Thanks to the China-Pakistan Economic Corridor (CPEC), Pakistan is now slowly moving from imported fuels to local fuel for power generation and from outdated technology to new Chinese technology, a Pakistani minister said in an interview.
“This shift is happening and Chinese companies are much more visible now. They are bringing their technology, their management to Pakistan, and they are teaching Pakistani engineers and workers,” Pakistan’s Minister for Power Khurram Dastgir Khan said in a recent interview at a power transmission project under the CPEC.
The deeper penetration of Chinese companies into the energy sector is one of the major positive developments that have happened in the country as a result of CPEC, Khan said.
Highlighting the prospects of the transmission network, he said that 660kV Matiari-Lahore high-voltage direct current transmission project under the CPEC is the most advanced transmission project in Pakistan’s history.

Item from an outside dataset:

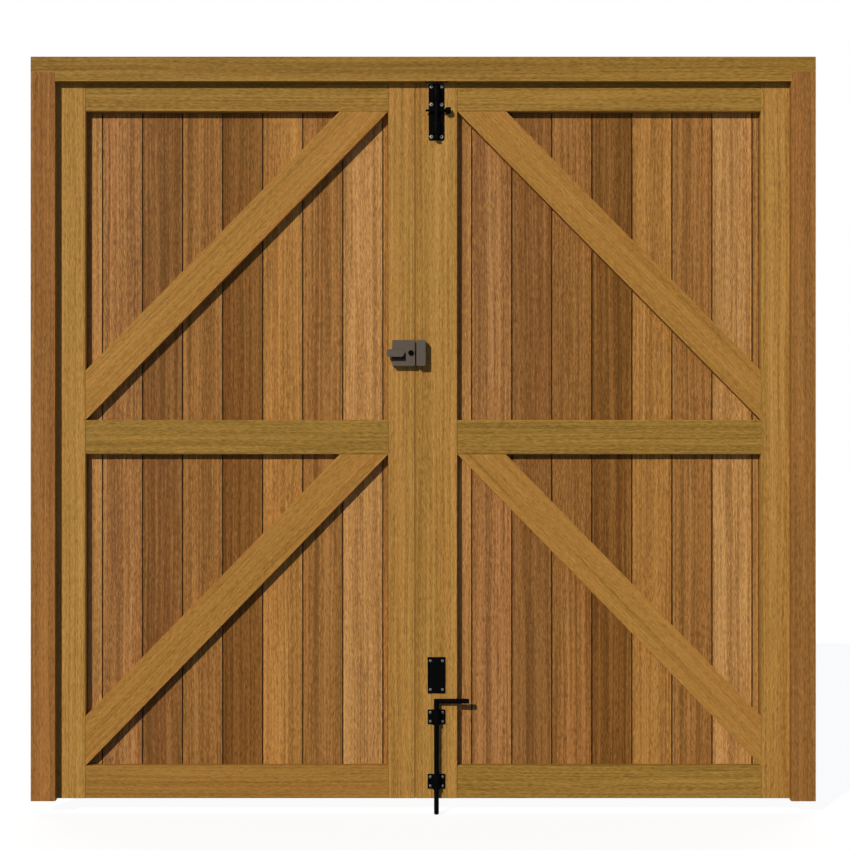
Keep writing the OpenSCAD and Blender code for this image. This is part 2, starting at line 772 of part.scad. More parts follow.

The project, being the only transmission project under CPEC, was crucial for Pakistan as it connects the country’s south to the north and vice versa, he said.
This is now one of the principal backbones of Pakistan’s national transmission line, he told Xinhua, noting that it has been operational for over 1,000 days without any issue, which is also a testament to the Chinese and Pakistani engineers who work here and who have done so well in very challenging circumstances.
Regarding the 10th anniversary of CPEC this year, the minister said China supported Pakistan in 2013 when no Western country was willing to invest.
By the end of 2022, CPEC has brought 25.4 billion U.S. dollars in direct investment to Pakistan and has created about 236,000 jobs for the country, the Chinese embassy revealed in its recent data.